La calma del encinar/La ventana indiscreta
JOSE ANTONIO, CINCO
TUMBAS
Tomás
Martín Tamayo
Comenzó la semana con la quinta exhumación de los restos de
José Antonio Primo de Rivera, fusilado en la cárcel de Alicante el 20 de
noviembre de 1936. Desde su muerte, la figura del fundador de la Falange ha
sido arteramente utilizada, pero la “reconciliación” que se arbitró entre
todos, es una entelequia y 87 años después de su muerte, los hay empeñados en
seguir rentabilizándolo. El revisionismo cegato e interesado de los “cavafosas”

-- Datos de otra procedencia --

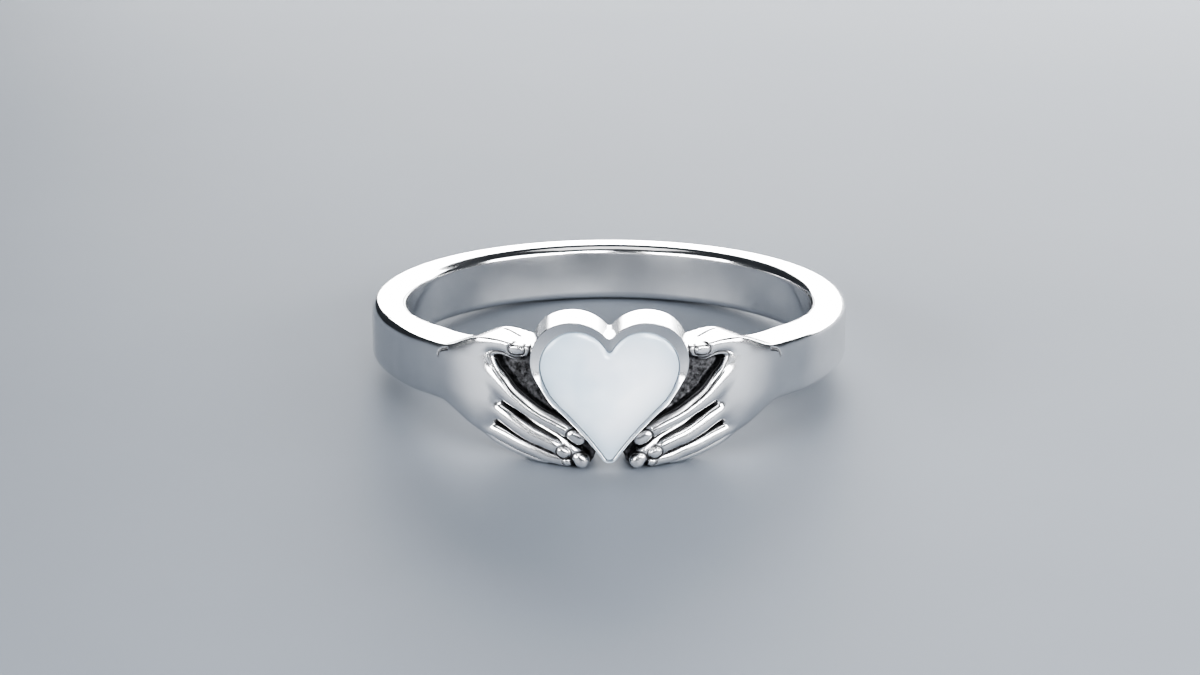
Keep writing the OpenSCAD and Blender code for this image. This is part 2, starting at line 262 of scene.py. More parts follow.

le niegan el descanso, pese a que, durante la “transición”, ni el hegemónico
PSOE, liderado por Felipe González, descendió a las catacumbas para remover a
los muertos. Era otro tiempo, era otro PSOE.
Pero llegó Zapatero, el gran tarambana empeñado en ocultar
su inutilidad, su incapacidad y su desnorte, abriendo de nuevo la zanja de las
dos Españas, porque él se nutría de la confrontación. Tonto, pero con
minúsculas. Todo el edificio de la reconciliación, en el que tanto empeño
pusieron los propios falangistas, franquistas, centristas, socialistas,
comunistas, nacionalistas…, se vino abajo por el afán paranoide de un
estrafalario que no supo ser ni estar. Además de la ruina y el desprestigio de
España, ese fue su mayor legado. Da grima ver a este bien pagado, ahora
comisionista acaudalado, bendiciendo dictaduras.
Se entiende, claro,
que muchas familias quisieran recuperar los restos óseos de los suyos,
esparcidos por cunetas y fosas comunes, porque era un doloroso capítulo
pendiente, pero, lamentablemente, al rebufo de ese empeño, justo y necesario, el
calendario electoral es crucial para los carroñeros y los muertos vuelven a ser
utilizados como propaganda política, sustituyendo a los pin, mecheros,
bolígrafos y banderolas de las primeras elecciones. ¿A quién desenterrarán para
las elecciones de diciembre?
El cuerpo de José Antonio, fusilado casi a bocajarro, fue
depositado en una fosa común, perfectamente identificada, hasta abril de 1939,
que se le trasladó a un nicho en el mismo cementerio. Esa fue su segunda tumba,
pero siete meses después lo exhumaron de nuevo para trasladarlo, a hombros,
durante más de 500 kilómetros, hasta el Monasterio de San lorenzo del Escorial,
tras pasear su féretro por las calles de Madrid, proeza que recuerda a la que
protagonizó la triste reina, Juana la Loca, con el cadáver de Felipe el Hermoso,
deambulando por los campos de Castilla. En el Monasterio de El Escorial tuvo
José Antonio su tercera tumba.
Veinte años después, en marzo de 1.959, se exhuman
nuevamente sus restos, que fueron trasladados al Valle de los Caídos, su cuarta
tumba. Es verdad que ocupaba un sitio preeminente en la abadía, pero siendo un
lugar habilitado para acoger a todas las víctimas de la Guerra Civil, nadie
puede negarle legitimidad a quien tal vez fuera la primera, porque fue detenido
cuatro meses antes del alzamiento armado y fusilado tres meses después. La tumba
en Cuelgamuros también parecía definitiva, pero 87 años después de su muerte,
los restos de José Antonio son nuevamente levantados, para darle acomodo en la
que, de momento, es su quinta tumba, en el cementerio de San Isidro, de Madrid.
¿A este procesionar de los muertos se le puede sacar
rentabilidad política, más allá que la de distraer y acaparar titulares? Quiero
creer que no, para no caer en el derrotismo de que somos un pueblo de revanchas,
arrebatado y sanguinario, que no deja en paz ni a sus muertos.